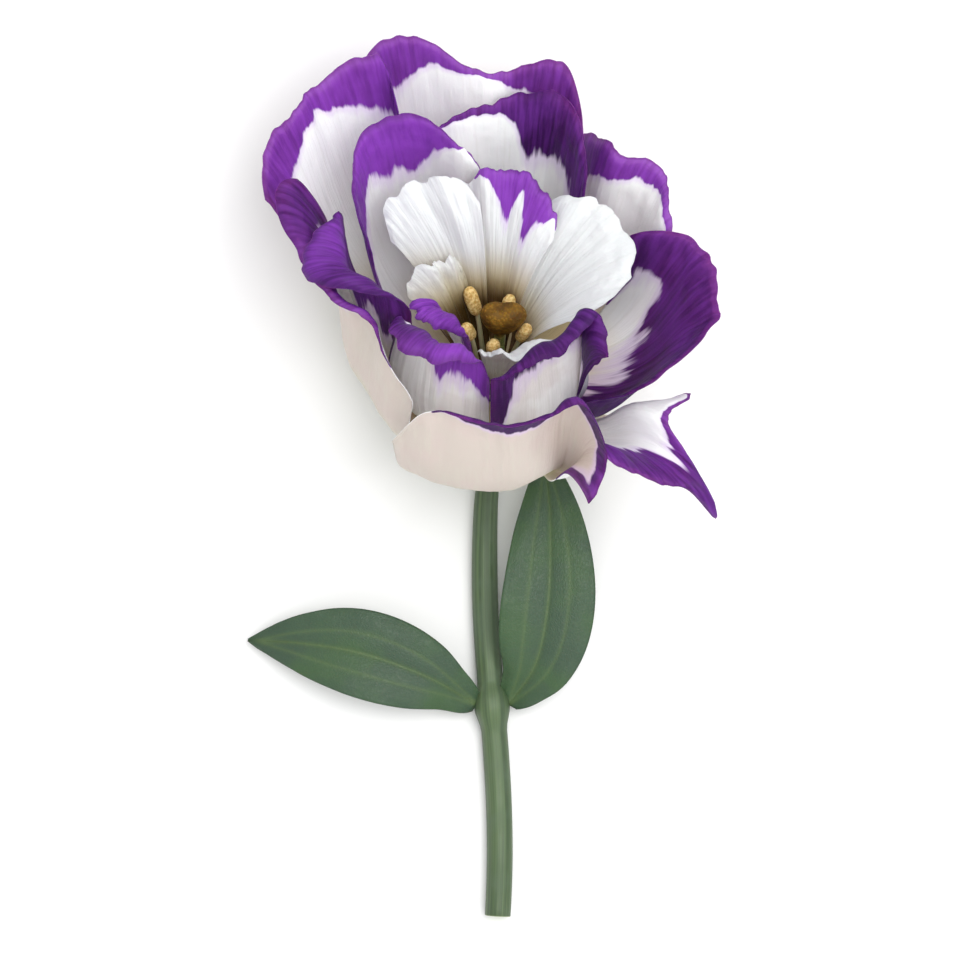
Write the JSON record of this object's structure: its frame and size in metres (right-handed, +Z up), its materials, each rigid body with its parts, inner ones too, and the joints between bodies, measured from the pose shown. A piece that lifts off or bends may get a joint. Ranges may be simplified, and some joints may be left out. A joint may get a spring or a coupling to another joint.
{
  "type": "lisianthus flower",
  "caption": "Open double lisianthus bloom, white with violet picotee petal edges, laid on its side with a short cut stem and a pair of oval leaves.",
  "frame": {"origin": "centre of the bounding box's underside, on the surface that the flower lies on", "axes": "+Y along the lying stem towards the bloom, +Z up from the surface, +X to the bloom's right as seen from above"},
  "size_m": [0.0668, 0.1252, 0.0538],
  "materials": {
    "petal_outer": "satin",
    "petal_middle": "satin",
    "petal_inner": "satin",
    "sepal": "satin",
    "stem": "satin",
    "leaf": "satin",
    "stamen": "matte",
    "pistil": "matte"
  },
  "bodies": {
    "root": {"outer_petal_1": "petal_outer", "outer_petal_2": "petal_outer", "outer_petal_3": "petal_outer", "outer_petal_4": "petal_outer", "outer_petal_5": "petal_outer", "outer_petal_6": "petal_outer", "middle_petal_1": "petal_middle", "middle_petal_2": "petal_middle", "middle_petal_3": "petal_middle", "middle_petal_4": "petal_middle", "middle_petal_5": "petal_middle", "middle_petal_6": "petal_middle", "inner_petal_1": "petal_inner", "inner_petal_2": "petal_inner", "inner_petal_3": "petal_inner", "inner_petal_4": "petal_inner", "inner_petal_5": "petal_inner", "inner_petal_6": "petal_inner", "sepal_1": "sepal", "sepal_2": "sepal", "sepal_3": "sepal", "sepal_4": "sepal", "sepal_5": "sepal", "stem": "stem", "leaf_left": "leaf", "leaf_right": "leaf", "stamen_1": "stamen", "stamen_2": "stamen", "stamen_3": "stamen", "stamen_4": "stamen", "stamen_5": "stamen", "pistil": "pistil"}
  },
  "joints": []
}
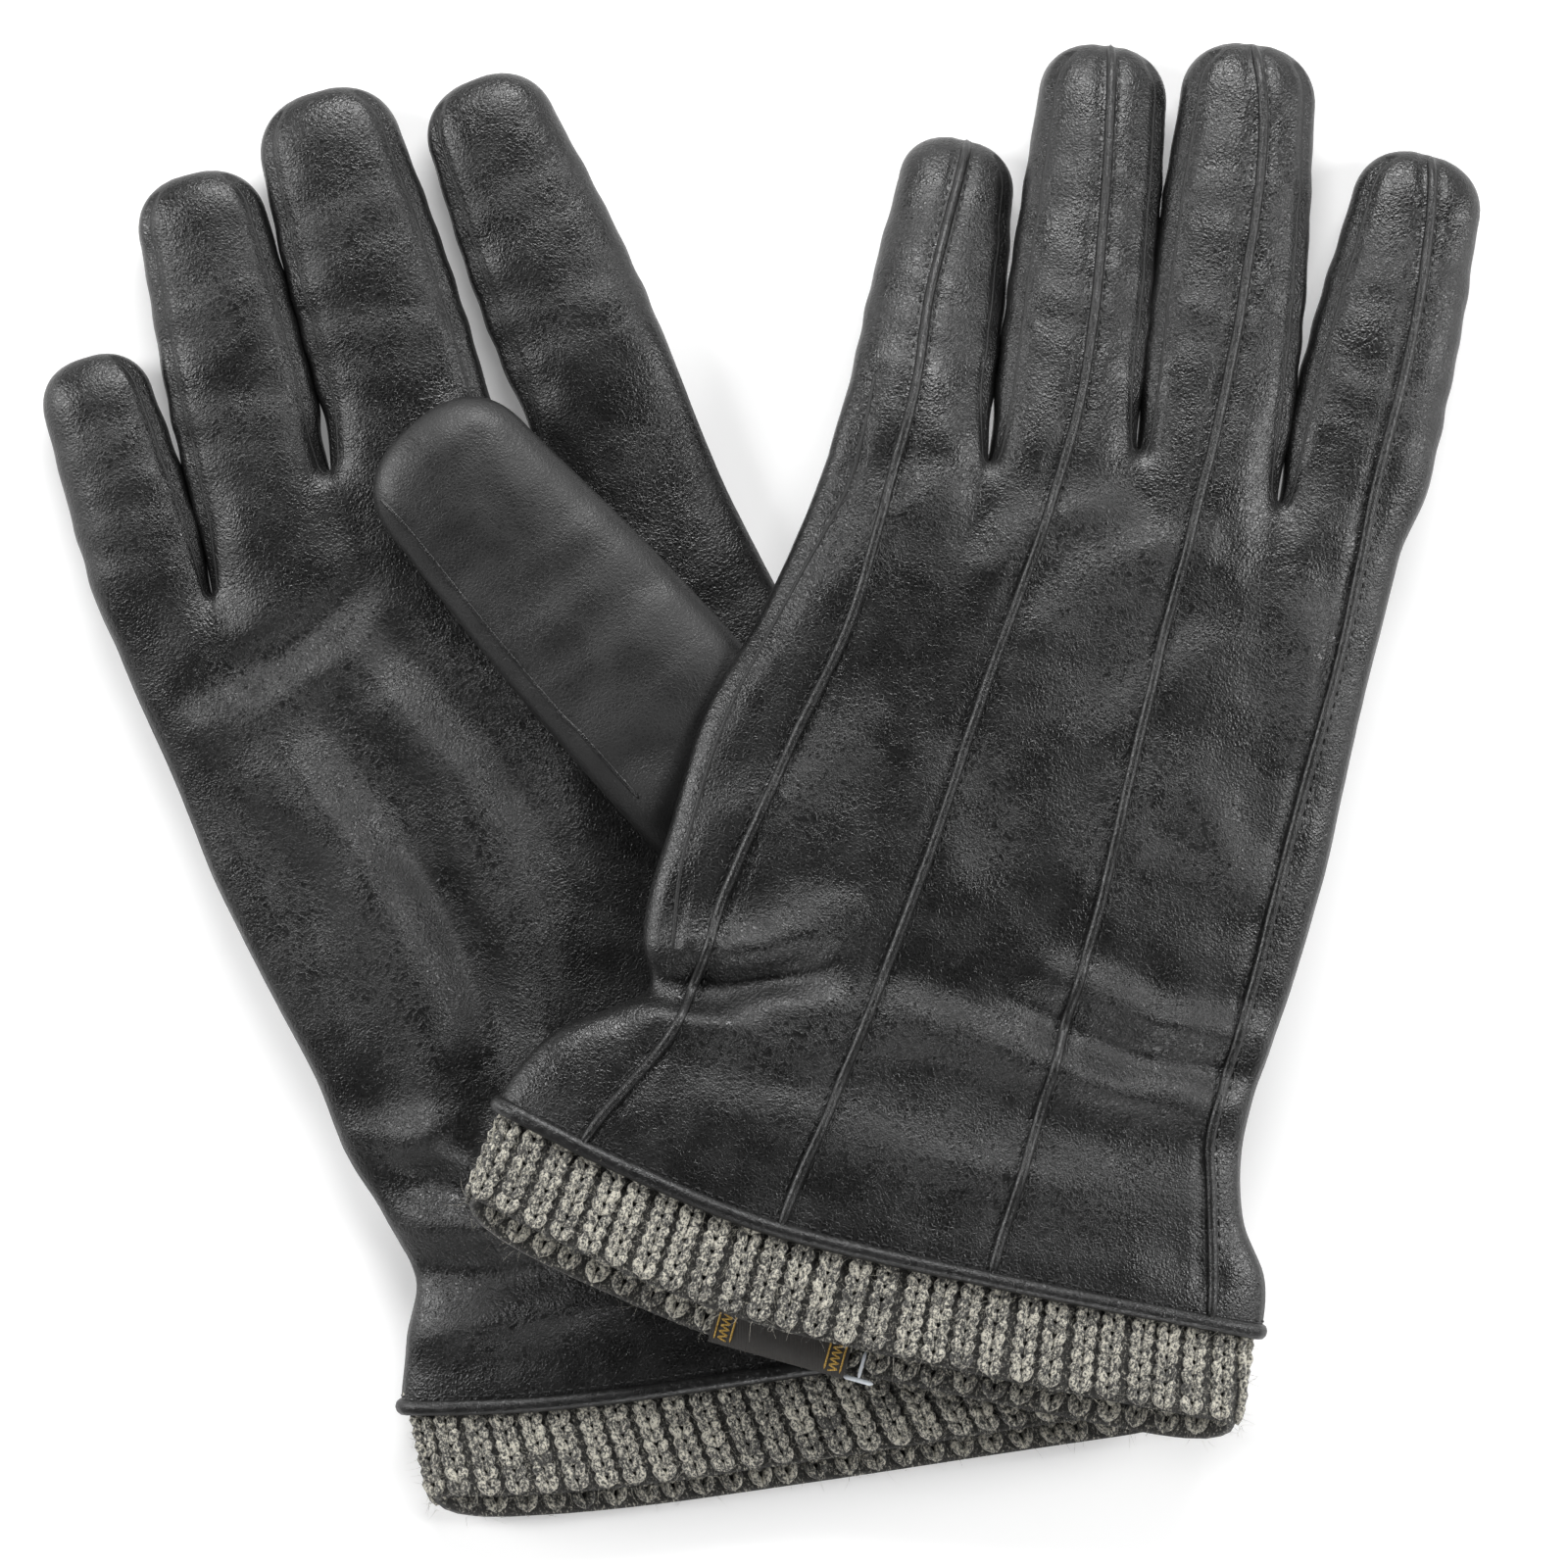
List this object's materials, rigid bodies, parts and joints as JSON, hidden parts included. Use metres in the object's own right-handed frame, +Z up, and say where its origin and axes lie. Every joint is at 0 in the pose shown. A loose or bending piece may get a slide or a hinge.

==============================

* Stated problem
Output the full listing exactly as it stands.

* Response below
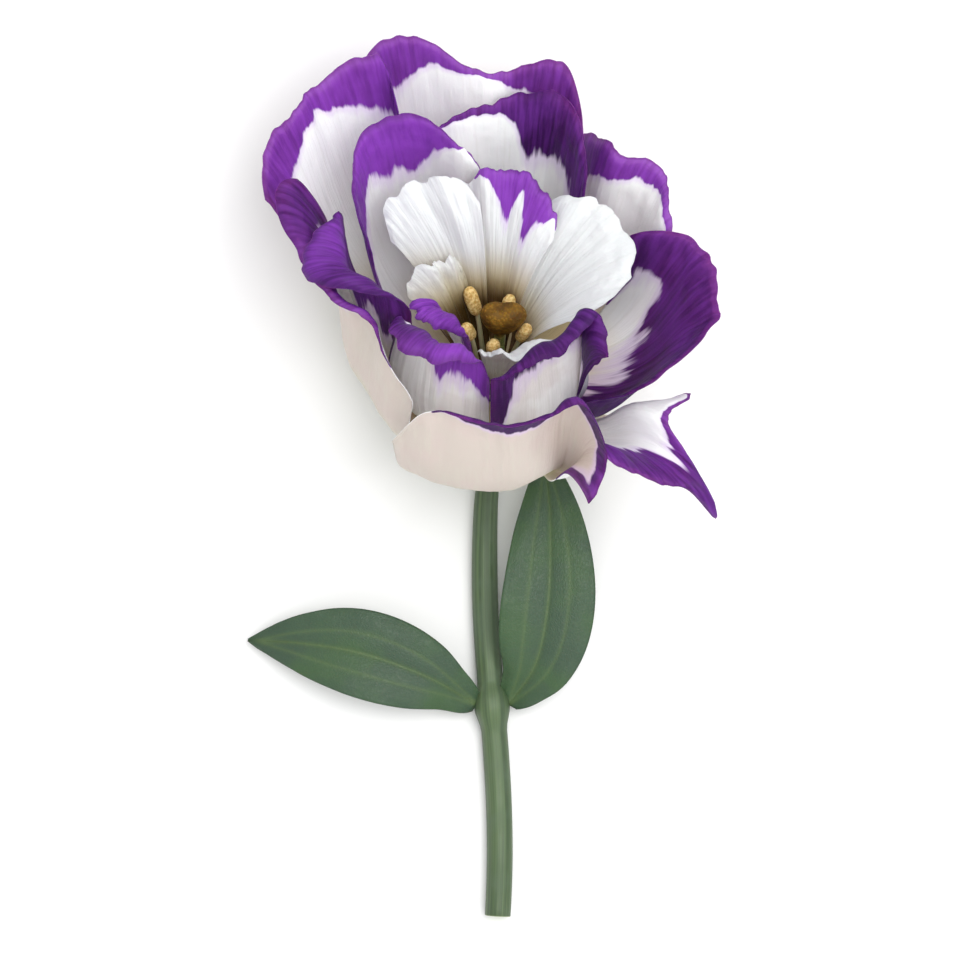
Write the JSON record of this object's structure: its frame and size in metres (right-handed, +Z up), its materials, each rigid body with its parts, inner ones too, and the joints between bodies, measured from the pose shown. A piece that lifts off or bends may get a joint. Ranges may be simplified, and some joints may be left out. A joint may get a spring or a coupling to another joint.
{
  "type": "lisianthus flower",
  "caption": "Open double lisianthus bloom, white with violet picotee petal edges, laid on its side with a short cut stem and a pair of oval leaves.",
  "frame": {"origin": "centre of the bounding box's underside, on the surface that the flower lies on", "axes": "+Y along the lying stem towards the bloom, +Z up from the surface, +X to the bloom's right as seen from above"},
  "size_m": [0.0668, 0.1252, 0.0538],
  "materials": {
    "petal_outer": "satin",
    "petal_middle": "satin",
    "petal_inner": "satin",
    "sepal": "satin",
    "stem": "satin",
    "leaf": "satin",
    "stamen": "matte",
    "pistil": "matte"
  },
  "bodies": {
    "root": {"outer_petal_1": "petal_outer", "outer_petal_2": "petal_outer", "outer_petal_3": "petal_outer", "outer_petal_4": "petal_outer", "outer_petal_5": "petal_outer", "outer_petal_6": "petal_outer", "middle_petal_1": "petal_middle", "middle_petal_2": "petal_middle", "middle_petal_3": "petal_middle", "middle_petal_4": "petal_middle", "middle_petal_5": "petal_middle", "middle_petal_6": "petal_middle", "inner_petal_1": "petal_inner", "inner_petal_2": "petal_inner", "inner_petal_3": "petal_inner", "inner_petal_4": "petal_inner", "inner_petal_5": "petal_inner", "inner_petal_6": "petal_inner", "sepal_1": "sepal", "sepal_2": "sepal", "sepal_3": "sepal", "sepal_4": "sepal", "sepal_5": "sepal", "stem": "stem", "leaf_left": "leaf", "leaf_right": "leaf", "stamen_1": "stamen", "stamen_2": "stamen", "stamen_3": "stamen", "stamen_4": "stamen", "stamen_5": "stamen", "pistil": "pistil"}
  },
  "joints": []
}
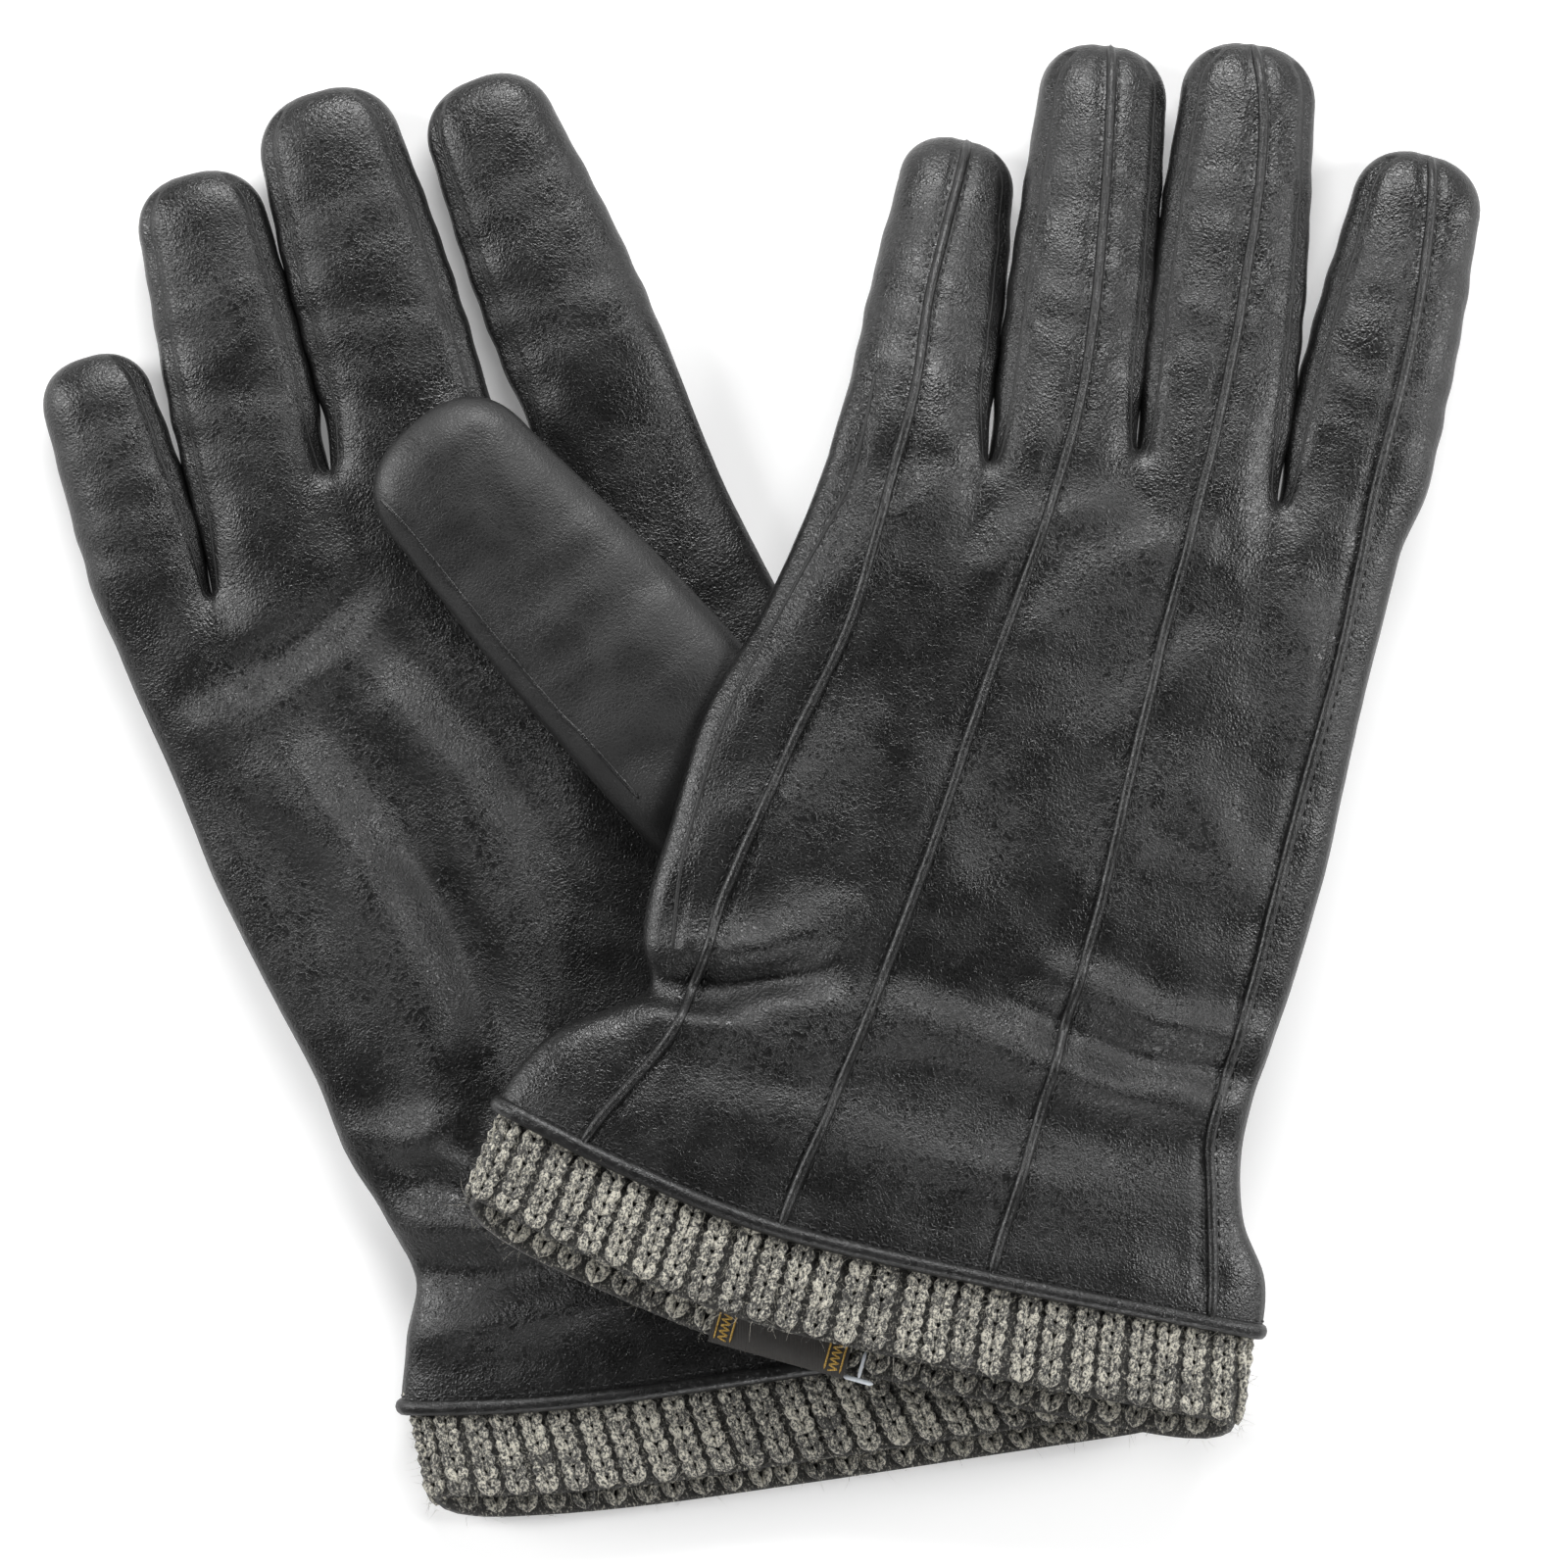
List this object's materials, rigid bodies, parts and joints as JSON, hidden parts included. Use metres in the object's own right-handed frame, +Z up, and say where its origin and axes lie. Every joint is at 0 in the pose shown. A loose or bending piece may get a slide or a hinge.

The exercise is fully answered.